The center of the story is the tormented Owen Corbett. He's played superbly by Wantland Sandel Jr., who registers with exquisite subtlety the emotions of the company man and the bookish philosopher--both brought to the very edge of their faith. As Artie, Bill Mann brings a fresh-faced holy zeal to his role. I'm an Army veteran, and I found myself really believing that these two actors were marines--no easy task, after all the Hollywood commandos we've seen in the last few years.

Some of the civilian characters don't come off as well, perhaps because a military role gives an actor a structure he can play off; other characters, given more latitude, are apt to appear less decided. Don Regal plays Brian as such a wimp, I wondered whatever motivated Annie (played with maximum poise and savvy by Cynthia Denise Cook) to marry him. Franette Liebow as Agnes, however, is riveting in her brief appearance as devil's advocate in the canonization/martyrdom of her ex-husband. As General Davis, Leo Harmon is not really convincing as a military man but delivers a fine performance as a bureaucrat in brass, while Neal McCollam plays state rep Harper with a nicely muted sliminess. Pamela L. Parker's artful set makes the most of the small stage; her backlit tableaux provide some of the most moving memories of the evening.
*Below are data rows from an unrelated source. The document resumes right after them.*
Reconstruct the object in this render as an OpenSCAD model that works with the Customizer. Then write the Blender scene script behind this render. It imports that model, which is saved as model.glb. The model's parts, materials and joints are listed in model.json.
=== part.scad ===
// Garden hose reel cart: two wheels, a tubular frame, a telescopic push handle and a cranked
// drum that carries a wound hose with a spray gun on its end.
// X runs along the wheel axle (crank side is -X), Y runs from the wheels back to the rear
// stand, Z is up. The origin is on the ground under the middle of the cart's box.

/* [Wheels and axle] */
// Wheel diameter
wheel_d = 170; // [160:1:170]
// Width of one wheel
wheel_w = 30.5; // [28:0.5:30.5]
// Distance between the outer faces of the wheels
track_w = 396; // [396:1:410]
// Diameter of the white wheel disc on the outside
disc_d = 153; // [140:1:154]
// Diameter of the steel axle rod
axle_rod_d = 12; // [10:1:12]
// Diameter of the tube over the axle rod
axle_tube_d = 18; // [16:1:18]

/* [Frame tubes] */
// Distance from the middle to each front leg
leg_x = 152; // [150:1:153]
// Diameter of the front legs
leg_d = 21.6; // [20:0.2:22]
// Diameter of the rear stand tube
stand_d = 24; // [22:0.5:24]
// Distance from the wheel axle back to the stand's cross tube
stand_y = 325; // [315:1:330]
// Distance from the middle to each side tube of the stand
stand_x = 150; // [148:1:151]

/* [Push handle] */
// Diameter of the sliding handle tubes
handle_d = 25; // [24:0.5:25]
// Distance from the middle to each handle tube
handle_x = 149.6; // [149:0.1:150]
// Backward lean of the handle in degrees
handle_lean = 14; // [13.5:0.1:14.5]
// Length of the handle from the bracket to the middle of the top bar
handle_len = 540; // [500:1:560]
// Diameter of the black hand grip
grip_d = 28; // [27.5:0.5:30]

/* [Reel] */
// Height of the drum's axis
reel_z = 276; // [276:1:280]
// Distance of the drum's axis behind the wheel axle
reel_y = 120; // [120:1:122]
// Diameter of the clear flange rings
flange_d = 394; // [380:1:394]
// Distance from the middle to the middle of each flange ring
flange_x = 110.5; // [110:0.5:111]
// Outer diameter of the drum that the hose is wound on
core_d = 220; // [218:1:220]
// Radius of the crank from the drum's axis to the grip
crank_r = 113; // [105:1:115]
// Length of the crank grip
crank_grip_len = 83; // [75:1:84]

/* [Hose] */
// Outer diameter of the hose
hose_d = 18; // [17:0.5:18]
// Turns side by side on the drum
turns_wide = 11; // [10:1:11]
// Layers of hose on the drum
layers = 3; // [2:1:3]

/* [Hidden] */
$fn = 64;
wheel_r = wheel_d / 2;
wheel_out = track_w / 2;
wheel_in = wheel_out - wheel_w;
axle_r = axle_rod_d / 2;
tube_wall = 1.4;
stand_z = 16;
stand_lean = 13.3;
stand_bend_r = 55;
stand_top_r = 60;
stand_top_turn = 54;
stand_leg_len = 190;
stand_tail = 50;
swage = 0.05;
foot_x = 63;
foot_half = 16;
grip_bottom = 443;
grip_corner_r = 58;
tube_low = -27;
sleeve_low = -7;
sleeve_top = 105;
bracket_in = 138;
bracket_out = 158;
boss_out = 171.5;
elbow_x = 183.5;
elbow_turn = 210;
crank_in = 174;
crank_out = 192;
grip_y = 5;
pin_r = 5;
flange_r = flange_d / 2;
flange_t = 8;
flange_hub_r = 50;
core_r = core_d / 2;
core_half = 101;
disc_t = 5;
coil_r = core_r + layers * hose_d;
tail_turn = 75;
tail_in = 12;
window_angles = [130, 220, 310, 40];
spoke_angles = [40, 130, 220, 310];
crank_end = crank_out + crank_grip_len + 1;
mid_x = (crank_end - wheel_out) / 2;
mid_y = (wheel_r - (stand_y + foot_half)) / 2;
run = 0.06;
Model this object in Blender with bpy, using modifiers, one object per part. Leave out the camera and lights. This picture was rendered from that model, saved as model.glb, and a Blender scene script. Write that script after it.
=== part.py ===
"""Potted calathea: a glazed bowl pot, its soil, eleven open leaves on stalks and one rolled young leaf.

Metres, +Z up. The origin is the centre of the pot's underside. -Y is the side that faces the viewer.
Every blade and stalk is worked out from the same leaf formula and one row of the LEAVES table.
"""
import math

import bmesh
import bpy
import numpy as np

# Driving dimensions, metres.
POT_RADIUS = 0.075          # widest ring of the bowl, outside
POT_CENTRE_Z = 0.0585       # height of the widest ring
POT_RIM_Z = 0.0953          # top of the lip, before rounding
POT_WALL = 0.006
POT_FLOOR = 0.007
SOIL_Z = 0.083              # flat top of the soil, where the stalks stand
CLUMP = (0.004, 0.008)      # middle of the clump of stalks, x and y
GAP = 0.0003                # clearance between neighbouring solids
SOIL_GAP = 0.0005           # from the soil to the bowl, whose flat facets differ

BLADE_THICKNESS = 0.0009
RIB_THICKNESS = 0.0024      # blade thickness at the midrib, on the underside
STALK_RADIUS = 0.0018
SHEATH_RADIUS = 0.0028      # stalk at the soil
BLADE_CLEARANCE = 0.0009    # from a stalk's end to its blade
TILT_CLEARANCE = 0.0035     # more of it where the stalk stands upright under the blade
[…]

Producer Charles Grippo was probably hoping only to exploit the energy of the Ollie North flap when he scheduled this play to close the season. I'd sure hate to think he had access to information the rest of us didn't. Like it or not, though, the U.S. Marines are sitting on top of a foreign steam kettle again, and that can't be bad for business at the New Lincoln. So if you, like me, are beginning to wonder about the number of soldiers dying recently in "accidents" occurring during "training exercises," you owe it to yourself to see this play now.